▶ **TASK DIRECTIONS**
Filter this material down to the lines that hold "blocks", copying each one.

▶ **INPUT ROWS**
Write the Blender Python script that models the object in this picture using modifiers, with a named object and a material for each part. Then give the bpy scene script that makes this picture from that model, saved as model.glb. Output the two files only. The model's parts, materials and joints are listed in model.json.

==

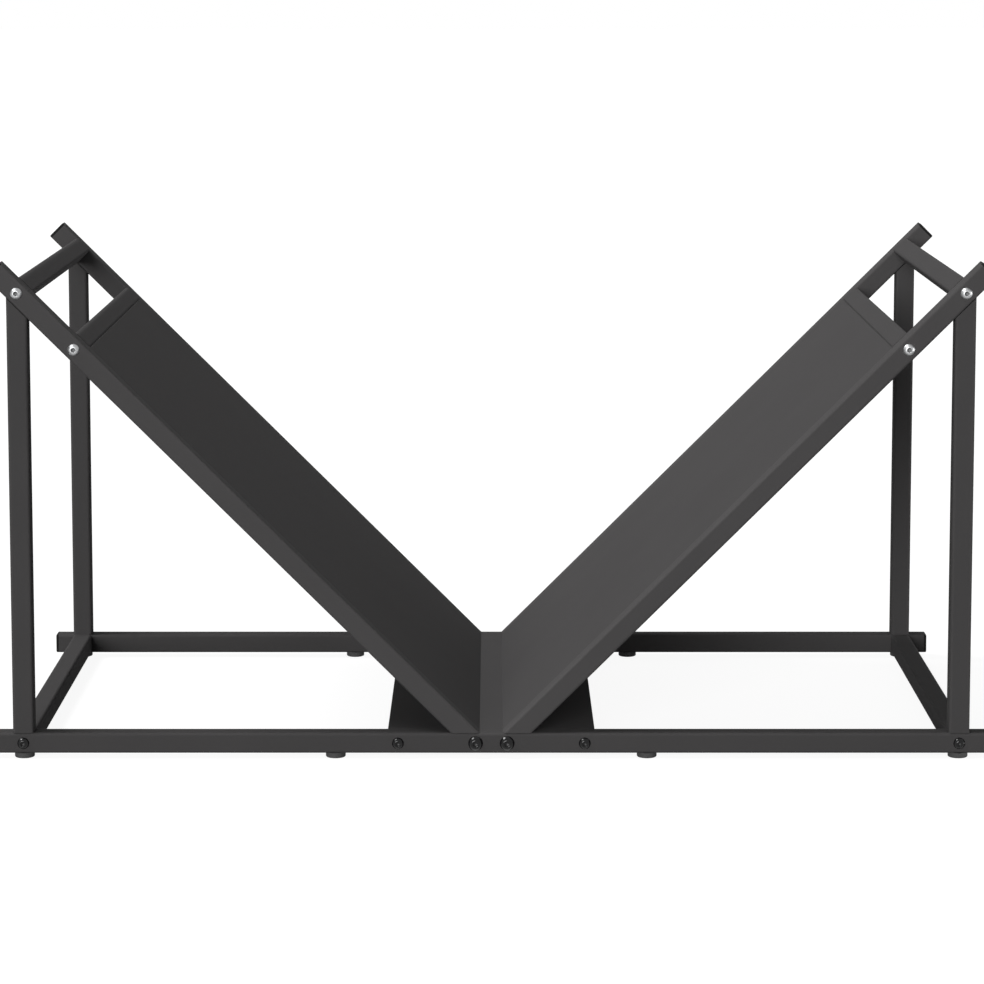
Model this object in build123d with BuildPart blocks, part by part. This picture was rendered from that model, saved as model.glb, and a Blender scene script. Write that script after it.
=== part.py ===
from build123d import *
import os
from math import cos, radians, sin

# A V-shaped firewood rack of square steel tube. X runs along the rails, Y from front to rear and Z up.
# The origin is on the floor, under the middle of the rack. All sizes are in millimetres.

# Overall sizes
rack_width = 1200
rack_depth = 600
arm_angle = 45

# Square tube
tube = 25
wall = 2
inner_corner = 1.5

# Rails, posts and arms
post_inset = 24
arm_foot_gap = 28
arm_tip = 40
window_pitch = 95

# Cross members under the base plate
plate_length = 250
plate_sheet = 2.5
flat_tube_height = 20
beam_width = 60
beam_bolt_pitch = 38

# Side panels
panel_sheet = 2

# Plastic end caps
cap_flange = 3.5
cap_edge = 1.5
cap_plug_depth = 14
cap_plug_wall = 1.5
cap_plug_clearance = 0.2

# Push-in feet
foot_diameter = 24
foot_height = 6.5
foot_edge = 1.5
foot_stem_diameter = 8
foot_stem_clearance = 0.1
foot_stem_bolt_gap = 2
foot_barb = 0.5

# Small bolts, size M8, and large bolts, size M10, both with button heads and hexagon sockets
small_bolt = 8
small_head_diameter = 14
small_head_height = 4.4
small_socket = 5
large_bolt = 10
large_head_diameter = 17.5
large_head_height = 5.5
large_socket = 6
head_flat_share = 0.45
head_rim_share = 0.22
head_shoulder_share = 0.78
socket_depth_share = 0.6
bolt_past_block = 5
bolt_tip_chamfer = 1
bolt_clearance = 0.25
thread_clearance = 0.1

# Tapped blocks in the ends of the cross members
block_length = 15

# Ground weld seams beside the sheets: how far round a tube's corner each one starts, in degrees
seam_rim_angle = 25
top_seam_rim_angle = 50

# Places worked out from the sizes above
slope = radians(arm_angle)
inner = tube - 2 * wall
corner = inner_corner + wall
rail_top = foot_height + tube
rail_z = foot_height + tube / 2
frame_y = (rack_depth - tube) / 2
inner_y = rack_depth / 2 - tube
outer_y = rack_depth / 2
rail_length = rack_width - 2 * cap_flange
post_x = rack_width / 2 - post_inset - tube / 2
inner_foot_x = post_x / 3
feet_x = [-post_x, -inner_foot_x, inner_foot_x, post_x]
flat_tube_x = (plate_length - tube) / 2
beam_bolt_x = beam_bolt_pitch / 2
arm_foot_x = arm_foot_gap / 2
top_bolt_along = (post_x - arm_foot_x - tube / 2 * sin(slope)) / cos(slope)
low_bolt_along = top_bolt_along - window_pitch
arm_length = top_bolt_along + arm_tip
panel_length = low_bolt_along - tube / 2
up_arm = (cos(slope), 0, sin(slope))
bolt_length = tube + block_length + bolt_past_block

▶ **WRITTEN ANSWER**
Model this object in build123d with BuildPart blocks, part by part. This picture was rendered from that model, saved as model.glb, and a Blender scene script. Write that script after it.
# Tapped blocks in the ends of the cross members